*Available records:*
☆ ☆ ☆

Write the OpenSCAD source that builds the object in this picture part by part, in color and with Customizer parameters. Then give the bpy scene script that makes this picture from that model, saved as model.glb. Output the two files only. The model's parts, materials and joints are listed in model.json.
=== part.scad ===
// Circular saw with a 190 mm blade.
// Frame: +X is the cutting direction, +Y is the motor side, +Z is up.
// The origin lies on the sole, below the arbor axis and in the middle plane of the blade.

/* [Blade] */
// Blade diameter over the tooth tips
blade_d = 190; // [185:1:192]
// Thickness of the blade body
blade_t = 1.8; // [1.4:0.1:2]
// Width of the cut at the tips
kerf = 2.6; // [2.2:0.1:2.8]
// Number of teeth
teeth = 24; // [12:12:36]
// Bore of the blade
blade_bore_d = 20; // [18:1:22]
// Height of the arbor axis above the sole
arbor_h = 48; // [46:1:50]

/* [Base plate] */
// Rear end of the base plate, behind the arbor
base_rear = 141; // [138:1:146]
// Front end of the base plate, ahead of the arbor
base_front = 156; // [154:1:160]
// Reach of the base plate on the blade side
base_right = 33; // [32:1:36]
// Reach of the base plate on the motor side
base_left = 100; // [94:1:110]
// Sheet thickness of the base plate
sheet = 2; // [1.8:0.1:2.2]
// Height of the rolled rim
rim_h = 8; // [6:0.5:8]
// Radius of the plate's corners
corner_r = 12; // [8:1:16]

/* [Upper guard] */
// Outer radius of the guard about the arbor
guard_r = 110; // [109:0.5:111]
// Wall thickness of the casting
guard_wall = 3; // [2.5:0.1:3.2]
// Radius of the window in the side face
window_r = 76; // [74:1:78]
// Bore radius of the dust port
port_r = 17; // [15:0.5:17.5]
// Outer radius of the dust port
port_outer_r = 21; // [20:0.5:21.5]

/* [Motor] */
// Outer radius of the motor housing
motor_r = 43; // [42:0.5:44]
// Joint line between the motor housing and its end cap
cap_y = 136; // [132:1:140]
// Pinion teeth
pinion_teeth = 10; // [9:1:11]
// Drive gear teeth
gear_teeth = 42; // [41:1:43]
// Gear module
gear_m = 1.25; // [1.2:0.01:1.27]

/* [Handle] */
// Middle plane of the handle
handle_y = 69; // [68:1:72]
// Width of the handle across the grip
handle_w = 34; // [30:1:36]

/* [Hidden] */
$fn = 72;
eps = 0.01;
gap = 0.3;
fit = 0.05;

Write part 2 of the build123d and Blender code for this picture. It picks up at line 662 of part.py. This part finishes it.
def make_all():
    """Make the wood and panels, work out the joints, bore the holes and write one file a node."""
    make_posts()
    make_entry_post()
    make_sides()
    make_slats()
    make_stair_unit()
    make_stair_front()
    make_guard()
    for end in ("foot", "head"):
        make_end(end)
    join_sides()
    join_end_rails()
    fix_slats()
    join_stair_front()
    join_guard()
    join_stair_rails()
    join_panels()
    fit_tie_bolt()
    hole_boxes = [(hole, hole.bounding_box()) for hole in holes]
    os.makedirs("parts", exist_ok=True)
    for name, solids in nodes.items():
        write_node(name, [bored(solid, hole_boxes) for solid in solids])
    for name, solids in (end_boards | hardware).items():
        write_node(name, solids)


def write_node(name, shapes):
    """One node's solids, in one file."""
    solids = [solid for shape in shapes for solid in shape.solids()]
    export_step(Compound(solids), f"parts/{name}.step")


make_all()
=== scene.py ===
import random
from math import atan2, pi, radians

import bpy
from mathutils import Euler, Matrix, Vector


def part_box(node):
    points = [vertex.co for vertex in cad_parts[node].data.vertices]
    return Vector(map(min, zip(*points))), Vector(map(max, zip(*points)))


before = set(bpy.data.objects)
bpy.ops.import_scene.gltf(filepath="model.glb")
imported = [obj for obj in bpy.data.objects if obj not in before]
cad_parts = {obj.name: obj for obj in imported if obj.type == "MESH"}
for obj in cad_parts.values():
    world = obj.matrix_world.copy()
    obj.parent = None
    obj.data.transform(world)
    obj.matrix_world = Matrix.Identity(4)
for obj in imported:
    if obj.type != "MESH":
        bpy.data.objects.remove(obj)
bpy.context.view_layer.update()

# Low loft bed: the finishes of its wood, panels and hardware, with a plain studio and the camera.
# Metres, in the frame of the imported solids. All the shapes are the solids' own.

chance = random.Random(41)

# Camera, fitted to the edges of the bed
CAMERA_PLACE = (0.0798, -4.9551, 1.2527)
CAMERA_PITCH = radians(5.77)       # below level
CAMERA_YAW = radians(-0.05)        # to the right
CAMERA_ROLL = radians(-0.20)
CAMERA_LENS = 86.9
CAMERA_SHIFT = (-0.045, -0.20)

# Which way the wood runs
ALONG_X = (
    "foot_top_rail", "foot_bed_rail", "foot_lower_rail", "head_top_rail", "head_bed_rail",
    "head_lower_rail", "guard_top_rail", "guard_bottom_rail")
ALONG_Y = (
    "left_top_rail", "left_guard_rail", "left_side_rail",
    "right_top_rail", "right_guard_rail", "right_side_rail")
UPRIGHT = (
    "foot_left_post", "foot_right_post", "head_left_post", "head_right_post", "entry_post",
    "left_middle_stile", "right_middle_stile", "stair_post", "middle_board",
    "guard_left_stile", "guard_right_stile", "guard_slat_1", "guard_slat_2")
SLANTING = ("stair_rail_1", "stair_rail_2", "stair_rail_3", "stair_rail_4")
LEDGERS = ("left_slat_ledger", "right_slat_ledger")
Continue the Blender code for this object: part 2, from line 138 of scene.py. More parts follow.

☆ ☆ ☆

*Exercise requirements:* Only the lines from the line with "Write part 2" to the line with "bpy.context.view_layer.update()", inclusive, are to be printed, exactly as they appear.

*Response to this exercise:*
Write part 2 of the build123d and Blender code for this picture. It picks up at line 662 of part.py. This part finishes it.
def make_all():
    """Make the wood and panels, work out the joints, bore the holes and write one file a node."""
    make_posts()
    make_entry_post()
    make_sides()
    make_slats()
    make_stair_unit()
    make_stair_front()
    make_guard()
    for end in ("foot", "head"):
        make_end(end)
    join_sides()
    join_end_rails()
    fix_slats()
    join_stair_front()
    join_guard()
    join_stair_rails()
    join_panels()
    fit_tie_bolt()
    hole_boxes = [(hole, hole.bounding_box()) for hole in holes]
    os.makedirs("parts", exist_ok=True)
    for name, solids in nodes.items():
        write_node(name, [bored(solid, hole_boxes) for solid in solids])
    for name, solids in (end_boards | hardware).items():
        write_node(name, solids)


def write_node(name, shapes):
    """One node's solids, in one file."""
    solids = [solid for shape in shapes for solid in shape.solids()]
    export_step(Compound(solids), f"parts/{name}.step")


make_all()
=== scene.py ===
import random
from math import atan2, pi, radians

import bpy
from mathutils import Euler, Matrix, Vector


def part_box(node):
    points = [vertex.co for vertex in cad_parts[node].data.vertices]
    return Vector(map(min, zip(*points))), Vector(map(max, zip(*points)))


before = set(bpy.data.objects)
bpy.ops.import_scene.gltf(filepath="model.glb")
imported = [obj for obj in bpy.data.objects if obj not in before]
cad_parts = {obj.name: obj for obj in imported if obj.type == "MESH"}
for obj in cad_parts.values():
    world = obj.matrix_world.copy()
    obj.parent = None
    obj.data.transform(world)
    obj.matrix_world = Matrix.Identity(4)
for obj in imported:
    if obj.type != "MESH":
        bpy.data.objects.remove(obj)
bpy.context.view_layer.update()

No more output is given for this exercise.